My primary goal is to be more present, and I’ve identified my phone and the things on it to be at odds with that.
I believe that poor boundaries with my phone lead to distraction from my own internal dialogue, distraction from the people in my life, way less productivity, a feeling of business where there doesn’t need to be, and overall diminished feeling of well-being and ease in life.
Sometimes I feel like I’m doing well managing this relationship, and other times I realize I’ve been compulsively using my phone in some way.
Recently, I noticed I had slipped back into a compulsive tendency of checking email on my phone about a dozen times per day. That felt distracting and really unproductive, so I’m reinvigorated to crack down on it.
A buddy of mine reminded me of the Chrome Extension “Inbox when ready” that simply allows you to pause your email inbox.
You can also set it up so that you’re only allowed to check it a certain number of times per day. If you try to check it more, it will lock you out for however long you set it up to.
I started using it again and within hours I felt so relieved to be free of the addiction. I have my attention back under my control.
Some other ways I manage my phone addiction:
I turned off all notifications years ago – literally all of them. The only notifications I leave on my phone are banner notifications (the little red number above an app) on any messaging app.
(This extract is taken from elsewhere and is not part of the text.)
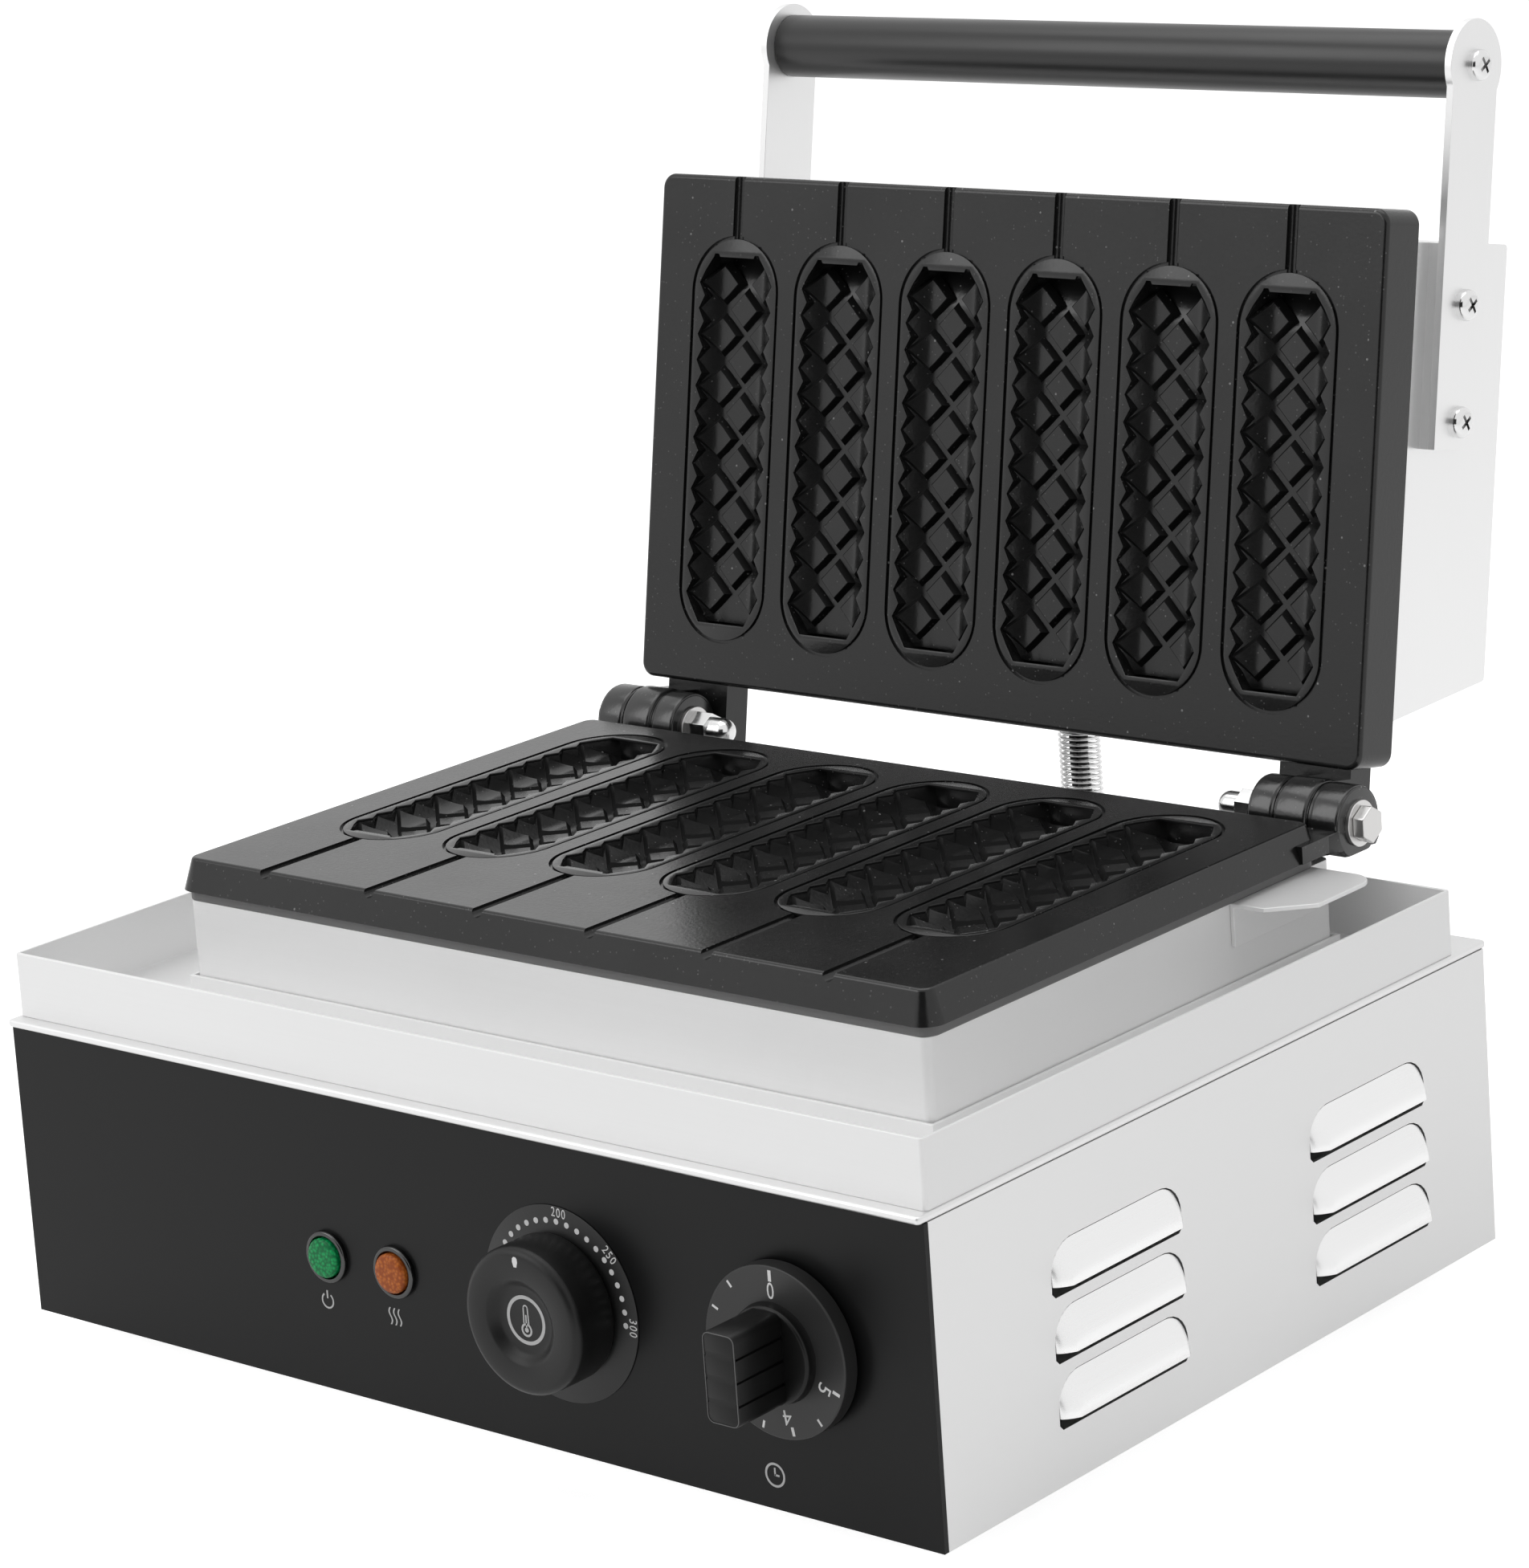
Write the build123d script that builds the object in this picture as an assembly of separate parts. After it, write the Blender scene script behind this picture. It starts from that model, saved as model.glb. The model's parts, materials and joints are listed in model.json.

This is without a doubt the most important one in my opinion.
I rarely use social media – I haven’t had social media apps on my phone for years, and I only check for direct messages a couple times per week on the web. Occasionally I will post something using Planoly which is an outside service. This allows me to post about podcasts or other things I want people to know about without being sucked into the actual app whose sole purpose is to get me to spend more time on it. This is the second most important for me.
No Gmail app. I intend to only answer email on my computer. If there’s ever something that is urgent and necessitates me using it on my phone I download the app.
Freedom app – this blocks me from going to social media sites on my browser on my phone.